Despite operating with what is arguably a niche cuisine, having no direct competition didn’t make things easier. While McDonald’s has a clear rival in Burger King, being the first to venture into the specialist sweet and savoury sector meant he had to compete with the rest of the high street for customers and not just one other eatery. “I think everyone is your competition in the food market because there’s so much on offer,” says Spinath. “We compete with a salad bar, a Pret, with a Mars bar or ice-cream because we’re so versatile in our offering. You just need to stand out.”

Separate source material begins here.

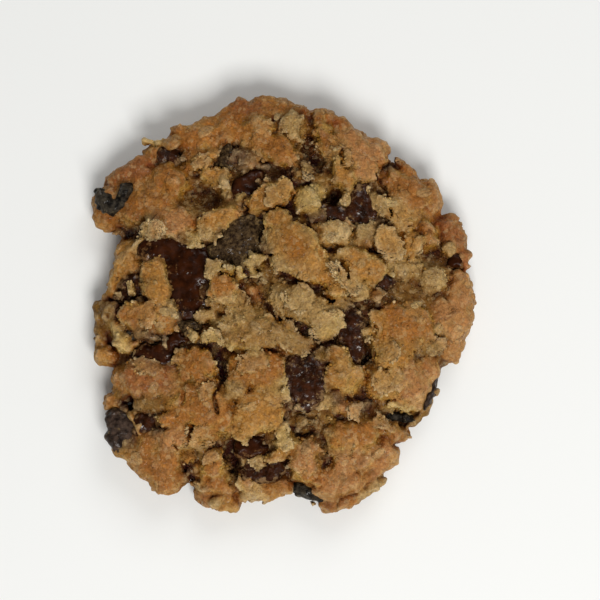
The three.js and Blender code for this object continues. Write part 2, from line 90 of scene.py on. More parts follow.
# Lumps of dough: middle x, y, half length, half width, turn in degrees, height over the dome, kind.
LUMPS = (
    # the nose at the left, round its raisin
    (-38, 21.5, 5.5, 5.1, 0, 1.5, "b"), (-34.2, 28.7, 6.2, 3.7, 22, 1.5, "r"),
    (-31, 23.5, 7.5, 6.2, 0, 3, "b"), (-25.2, 27.5, 5.2, 4, -50, 3.8, "o"),
    (-25, 18, 5.6, 3.8, 5, 3.2, "t"), (-29.6, 17.3, 2, 2.6, -10, 3.2, "p"),
    (-27.2, 15, 2.2, 1.3, 0, 2, "p"), (-29.5, 33.4, 3, 2.4, 10, 1.8, "b"),
    (-30.1, 36.3, 1.6, 0.7, -15, 1.5, "y"), (-27.4, 35.6, 2.2, 1.1, -10, 2.2, "y"),
    (-25, 35.4, 2.8, 1.5, 10, 4.4, "b"), (-23.6, 38.6, 1.7, 1.3, 20, 1.6, "b"),
    # upper left crust and the top edge
    (-19.5, 37, 6.9, 4.2, 12, 2.8, "o"), (-19, 32.5, 4.8, 3.4, 10, 2.4, "b"),
    (-12.5, 38.5, 4.5, 5, 0, 2.6, "o"), (-16.2, 31.5, 1.6, 3, -25, 2.6, "g"),
    (-6.5, 38, 4.4, 4.2, -20, 3.6, "o"), (-1.5, 33.8, 4.9, 3.6, -25, 3.4, "o"),
    (-8, 43, 5.2, 3.4, 10, 1.8, "r"), (-2, 43.6, 4.6, 2.9, -14, 1.6, "b"),
    (2.9, 43.7, 3.4, 1.7, -25, 1.4, "b"), (-12.8, 42.8, 2.4, 1.9, 20, 1.2, "b"),
    (-16.6, 41, 1.7, 1.2, 20, 1.2, "b"), (-9.6, 45.2, 1.4, 1.7, 0, 1, "r"),
    (-5.2, 45.4, 1.4, 1.9, 0, 1, "r"),
    # between that crust and the chocolate pool
    (-8.8, 31.8, 3.4, 2.9, -20, 2.4, "c"), (-15.6, 28.2, 3.4, 1.9, -5, 2.4, "g"),
    (-13.6, 26, 1.5, 2.4, 10, 2.6, "p"), (-14, 18.7, 5, 2.7, 22, 3, "g"),
    (-17.2, 16, 1.8, 2.6, 0, 2.6, "p"), (-19.3, 14, 1.4, 1.8, 0, 1.8, "y"),
    (-3.2, 23, 5.8, 3, 22, 3.2, "g"),
    # left side, round the chocolate pool
    (-34.4, 10, 3.6, 5, -18, 2.2, "g"), (-32.2, 12.8, 2.4, 1.6, 30, 2.4, "p"),
    (-38, 4.6, 1.9, 3.8, -15, 1.8, "g"), (-28.4, 4.3, 3.3, 6, 12, 3.4, "g"),
    (-33.6, 3.2, 0.8, 1.9, 10, 2.8, "y"), (-13.2, 2.9, 3.7, 2.3, 8, 3.6, "o"),
    (-15.9, 6.3, 1.9, 2, 0, 3.8, "p"), (-12.6, 7, 1.8, 1.3, 0, 3.4, "y"),
    (-13, 0.4, 2.8, 1.8, -10, 3, "p"),
    # top middle
    (2.2, 39.5, 2.9, 4.4, 22, 2.8, "p"), (-1.3, 41, 1.6, 2, 0, 1.6, "v"), (9, 36.8, 2.7, 7, 20, 3.6, "o"),
    (15.1, 34.9, 7.1, 4.9, -38, 3, "t"), (10.8, 41.2, 4.5, 1.5, -22, 1.8, "b"),
    (20.6, 33.5, 3.3, 3.2, 0, 2, "t"), (13, 28.2, 2.2, 5, 5, 3.2, "g"), (18.2, 29.2, 3.3, 2.5, 0, 3, "t"),
    (4, 28.2, 3.2, 2.3, 10, 1.6, "v"), (8.5, 28.2, 2.4, 1.5, 0, 0.8, "v"),
    (5.2, 22.3, 3.2, 3.6, 10, 2.8, "y"), (7.3, 18.8, 2.2, 1.9, 0, 2, "c"),
    (13.8, 22.8, 1.6, 2.2, 15, 2.6, "p"), (21.3, 21, 1.7, 3.6, 25, 2.2, "p"),
    (10.2, 14.8, 4.4, 3, -5, 2.6, "p"), (18, 14.4, 3.7, 3, 0, 2.6, "p"),
    (14.2, 12.4, 2.6, 1.6, 0, 1.6, "c"),
    # upper right crust and the right edge
    (27.8, 24.6, 6.4, 4.6, -18, 3, "b"), (32.3, 22.6, 3.1, 4.9, 0, 1.8, "t"),
    (24.3, 28.2, 2.4, 2, 0, 2.4, "b"), (27.3, 29.8, 3.7, 1.6, -42, 1.2, "b"),
    (32.1, 26, 1.9, 1.4, 0, 1.2, "t"), (24.2, 22.2, 2.8, 1.1, 5, 2.6, "p"),
    (27, 17.8, 2.2, 3.2, 0, 2.4, "g"), (31.7, 15, 2.7, 4.2, 12, 3, "o"),
    (36.4, 16.6, 3, 3.4, 10, 1.7, "r"), (38.4, 13.6, 3.2, 2.8, 0, 1.5, "r"),
    (36.4, 12.2, 2.4, 2.2, 0, 2, "p"), (40.9, 10, 1.4, 2.6, 0, 1.4, "r"),
    (22.6, 13.2, 2.9, 3.2, 0, 2.8, "g"), (27.7, 12.3, 2.4, 2.8, 0, 2.4, "g"),
    (26, 7.6, 6.5, 3, -10, 1.6, "p"), (33.2, 4.9, 3, 3, 0, 2.4, "p"), (38.9, 5.2, 3, 2.4, 0, 1.8, "t"),
    (39.3, 1.5, 3.9, 3.6, 0, 1.8, "t"),
    # the shards in the middle
    (3.6, 10.2, 8.3, 5, -43, 4.4, "g"), (-0.8, 15.5, 3.2, 5, 10, 4, "g"),
    (10, 4.3, 4.2, 2.8, -35, 4.2, "g"), (11.4, 1.8, 2, 1.6, 0, 2.4, "m"),
    (0.2, 8.2, 3.6, 2.8, 0, 3.8, "p"), (-6.2, 9.3, 1.8, 1.4, 0, 2.6, "y"), (-6, 6, 1.6, 1, 0, 2.4, "y"),
    (17.2, 7.8, 6.2, 3.3, -32, 3.8, "g"), (12.3, 9.9, 2, 1.6, 30, 3.6, "p"),
    (16.3, 3.4, 3.3, 2.6, 0, 2.8, "p"), (20.4, 3.2, 1.4, 1.3, 0, 2.2, "p"),
    (3.8, -1, 8, 3.4, -24, 3.2, "p"), (9.3, -4.2, 2.8, 3.2, 30, 2.8, "y"),
    (2, -9.3, 4.4, 2.9, -15, 2.4, "m"), (-9.5, -2, 7.5, 2.2, -18, 1.8, "m"),
    (-8.5, -6.6, 8.8, 3.8, -3, 3.2, "m"), (-19.6, -7.9, 1.5, 1.2, 0, 3, "y"),
    (-17, -3, 2.2, 1.8, 0, 1.8, "p"), (-15.2, -8.8, 2.6, 1.4, -14, 3.2, "y"),
    (-11, -9.9, 2.5, 1.2, -4, 3, "y"), (-6.6, -9.8, 2.2, 1.3, 8, 2.9, "y"),
    (-9.8, -5.2, 1.8, 1.3, 20, 3.7, "p"), (-13.4, -6, 1.5, 1.1, -30, 3.6, "p"),
    (-5, -6.6, 1.6, 1.2, 10, 3.6, "m"),
    # right side
    (27, -5.2, 6.8, 5, 0, 3, "o"), (20.3, -4.8, 1.8, 3, 0, 2.8, "g"), (36.9, -4, 5.5, 5.6, 0, 1.8, "t"),
    (36.4, -9.6, 3.8, 3.3, 20, 1.4, "t"), (38.5, -12, 1.6, 1.4, 0, 0.4, "t"),
    (32.8, -10.4, 3, 2.6, 0, 2, "v"), (24.4, -11.5, 5, 4, 0, 2.8, "g"),
    (27.5, -18.5, 5.2, 5.7, 0, 3, "t"), (32.4, -14.6, 2.6, 2.6, 0, 1.8, "t"),
    (21.5, -18.4, 3.4, 3.6, 0, 2.8, "g"), (25.5, -23.2, 4.4, 1.6, -8, 2, "y"),
    (31.9, -22.4, 1.2, 4, -33, -0.8, "v"), (28.7, -26.3, 1.4, 1.2, 0, 0.4, "v"),
    (13.9, -15.6, 4.6, 4.8, -20, 3.4, "g"), (11.8, -11.6, 2, 1.8, 0, 2.8, "b"),
    (9, -22.6, 2.1, 2.3, 0, 2.6, "p"), (11.8, -21.5, 2, 1.8, 0, 2.4, "c"),
    (14.6, -23.7, 2.4, 2, 0, 2.6, "t"), (18, -22.8, 1.7, 1.5, 0, 1.4, "c"),
    # lower right
    (15.2, -29.2, 6, 3.4, 12, 3.4, "o"), (23.6, -28.2, 4.8, 2.8, -8, 2.2, "b"),
    (17.5, -34.2, 8, 4.6, 8, 2.8, "t"), (12, -39.2, 6.6, 4.2, 18, 2.4, "t"),
    (21.9, -33, 3.2, 2.9, 30, 1.8, "t"), (20.4, -37.2, 4.2, 1.6, 42, 1, "r"),
    (18.6, -41.2, 4.4, 1.8, 36, 0.6, "p"), (14.3, -44.2, 3.2, 2, 10, 0.6, "b"),
    (10.3, -45.1, 2.2, 1.8, 0, -0.5, "r"), (4.8, -34.2, 3.7, 4, 0, 3.2, "t"),
    (5.6, -38.3, 4.4, 2.2, -5, 2.4, "o"), (0.8, -30.8, 3, 2.4, 20, 2.8, "y"),
    (-1, -33.4, 3.3, 1.5, 42, 3, "g"), (5, -27.3, 3.2, 1.8, -20, 2, "v"), (10.2, -29, 1.1, 1, 0, 3, "p"),
    (6.4, -44.6, 0.8, 0.7, 0, -1, "p"),
    # lower middle and lower left crust
    (-6.4, -15, 6.8, 4.5, 4, 3.2, "o"), (-11, -18.5, 2.6, 1.8, 0, 2.8, "p"),
    (-19, -14.4, 5, 4.3, -10, 3.2, "o"), (-23.6, -13.2, 1.7, 1.1, 20, 2.8, "g"),
    (-5.2, -24, 5.6, 4.6, 15, 3.4, "g"), (-8.5, -28, 3.6, 2.2, 20, 3, "g"),
    (-12, -20.5, 3.5, 2.2, 0, 2.6, "p"), (-19, -24.6, 8, 6.6, 15, 3.8, "o"),
    (-22.5, -30.2, 5.2, 3.4, 15, 3, "t"), (-29, -17.8, 7.6, 4.6, -14, 3, "r"),
    (-35.3, -16.6, 3.6, 3.2, -10, 2, "o"), (-28, -22, 5, 2.6, -10, 2.2, "v"),
    (-38.6, -22.1, 2.1, 2, 0, 0.5, "o"), (-36.4, -20, 2.4, 2.6, 0, 1.2, "v"),
    (-26.4, -26.3, 1.9, 1.7, 0, 3.4, "o"), (-32.3, -28.2, 0.9, 1.6, 0, 2, "g"),
    (-33.2, -25.4, 0.8, 1.7, 15, 2, "g"), (-28.2, -33.8, 6.4, 6.5, -20, 2.4, "b"),
    (-33, -33.8, 2.8, 2.5, -20, 1.8, "g"), (-26.2, -38.9, 4.3, 3.7, 0, 1.6, "b"),
    (-21.9, -39.3, 1.2, 1.7, 0, 0.2, "v"), (-36, -32.4, 2.5, 1.8, -35, 0.2, "v"),
    (-31.9, -36.9, 3.5, 1.7, -40, 0.4, "v"), (-15.3, -36.2, 4, 4, -10, 3, "o"),
    (-18.8, -33.2, 1.8, 1.5, 0, 1.6, "v"), (-15, -42.8, 4.9, 3.6, -15, -0.6, "r"),
    (-12.2, -44.5, 3.3, 2.6, 0, -0.4, "g"), (-15.8, -40.4, 3, 2.2, 10, 1.6, "b"),
    (-18.2, -41.6, 1.6, 2, 20, 0.4, "p"), (-12.4, -41.6, 2, 1.6, -20, 0.8, "t"),
    (-14.6, -44.2, 1.6, 1.2, 30, 0.4, "p"), (-6.6, -41.7, 3.8, 2.7, 0, 1.4, "p"),
    (-2, -41, 4, 2.9, 0, 1.8, "o"), (-5.6, -35.2, 2, 1.8, -20, 2.6, "p"),
    # left edge, below the pool
    (-30.2, -3.6, 6.8, 3.4, -12, 3.2, "o"), (-31, -7.2, 3.4, 2.2, -10, 2.6, "c"),
    (-25.8, -2, 2.6, 2.2, 0, 3, "p"), (-36.8, -7.4, 1.9, 5.4, 35, 1.8, "y"),
    (-40.9, -5.2, 2.3, 6.3, 0, 0, "v"), (-38.8, -2.4, 2.6, 3.4, 0, 1.2, "v"),
    (-39.7, -11.7, 2.9, 2.4, 0, 0.8, "g"), (-36.6, 15.5, 1.8, 1.2, -20, 0.4, "v"),
    (-39.7, 1.8, 1, 1.5, 0, 0, "v"), (-21.8, -39.4, 1.4, 1.8, 0, 0.2, "v"),
    # between the lower left crust and its raisin
    (-35.6, -25.2, 2.8, 3.2, 0, 0.6, "c"), (-34.4, -30.4, 2.4, 3, 0, 0.8, "c"),
)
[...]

Satisfied that the model was working in the face of endless eateries entering the market, Spinath decided the next move should be to franchise the business in 2012 when Crêpeaffaire reached six company-owned stores. “We said we have a company which is growing but we want to grow faster and go into places that we wouldn’t be able to currently control ourselves [because they’re] too far out from our London-centric approach,” he details.
As Spinath developed the model, he discovered how having a franchisee owning a piece of the brand and managing contractual obligations were the most taxing elements of the evolution. “How do you communicate, how do you get things done and how do you integrate the things you’ve learned from your own company into a franchise network?” he says. “How do you get those through to a franchisee knowing they may also have their way of doing things? It requires a different approach in communication.”
Nevertheless, these challenges didn’t keep him from opening Crêpeaffaire’s first franchise in Cardiff, which was a long way from the English capital but still a valuable location that would help the brand achieve the desired scale. A presence in the Welsh city secured Crêpeaffaire the attention of other interested parties from further afield. “We then became more known and that’s when we had international organisations come to us,” says Spinath. “And that’s really been the driving force for us internationally.” Indeed, the business has franchisees in The Netherlands, Kuwait and Saudi Arabia by collaborating with food enterprises and master franchisees. “We tend to look at much larger master franchise organisations who have the capability to take on a cluster of those [franchises] and they could be individuals or professional organisations,” he adds.
However, whether they hail from Britain or abroad, there are key ingredients aspiring franchisees must possess to become part of Crêpeaffaire’s network. “When we look at franchisees, one of the criteria we look for [is] experience in retail,” says Spinath. He notes that a good feel for the location and property opportunities is also key, as well as them being a people person. “But the most important factor is really attitude and passion,” the franchisor reveals. “An individual franchisee who comes from a different industry needs to understand and be ready to face the reality of food retail, which is very unpredictable, very detail-orientated.”
This attitude enabled Crêpeaffaire to easily make a success of its first venture abroad – into Kuwait – in 2015. “It’s fair to say we’d been focusing on the Middle East because there’s a great propensity by the Middle Eastern consumer base to consume our type of products,” says Spinath, highlighting how significant the infrastructure there is. From Kuwait, the franchise entered the Netherlands and Saudi Arabia, none of which were too dissimilar from the UK sites. “What was initially different is we had to look into what consumer behaviour is in those foreign countries,” he notes.
That meant reviewing what was transferrable from the UK to Kuwait, how things can be exported and how vastly products and palates need to be taken into consideration. “Why I’m saying it wasn’t that different is because right from the beginning we set up a very intense training programme for these franchisees to come over to the UK to learn how we do things but also to really create a bond to understand how we need to adjust the brand and products to local territories,” he continues. “When we launched in Kuwait, I think we prepared ourselves extremely well for that move.”
With 2019 on the way, Crêpeaffaire is cooking up even more goodies for the future as the franchise looks to set sail for the US. However, this will be done with a company-owned model first in order to solidify the firm’s position, just as it did in the UK before franchising. “It’s a very strong market economically,” says Spinath explaining the attraction to America. “Casual dining is a lot more difficult right now but once you have success in the US, it’s fairly easy to scale quite quickly. That’s the culture of the American society – once you get something which works, it’s a fairly business-friendly environment.”
Emphasising the ambitions for conquering the States with his crepe concept, Spinath says: “If you look at the coffee market pre-Starbucks, there weren’t any big branded systematic coffee chains in the US but that didn’t mean there wasn’t a big coffee market in the US,” he says. “Sometimes you just need to run for it and show what can be done.” That, coupled with a master franchisee agreement secured with TRG Concessions, a division of The Restaurant Group, which will see Crêpeaffaire sites opened up in airports across the UK, makes it seem evident the food franchise looks clear for take-off.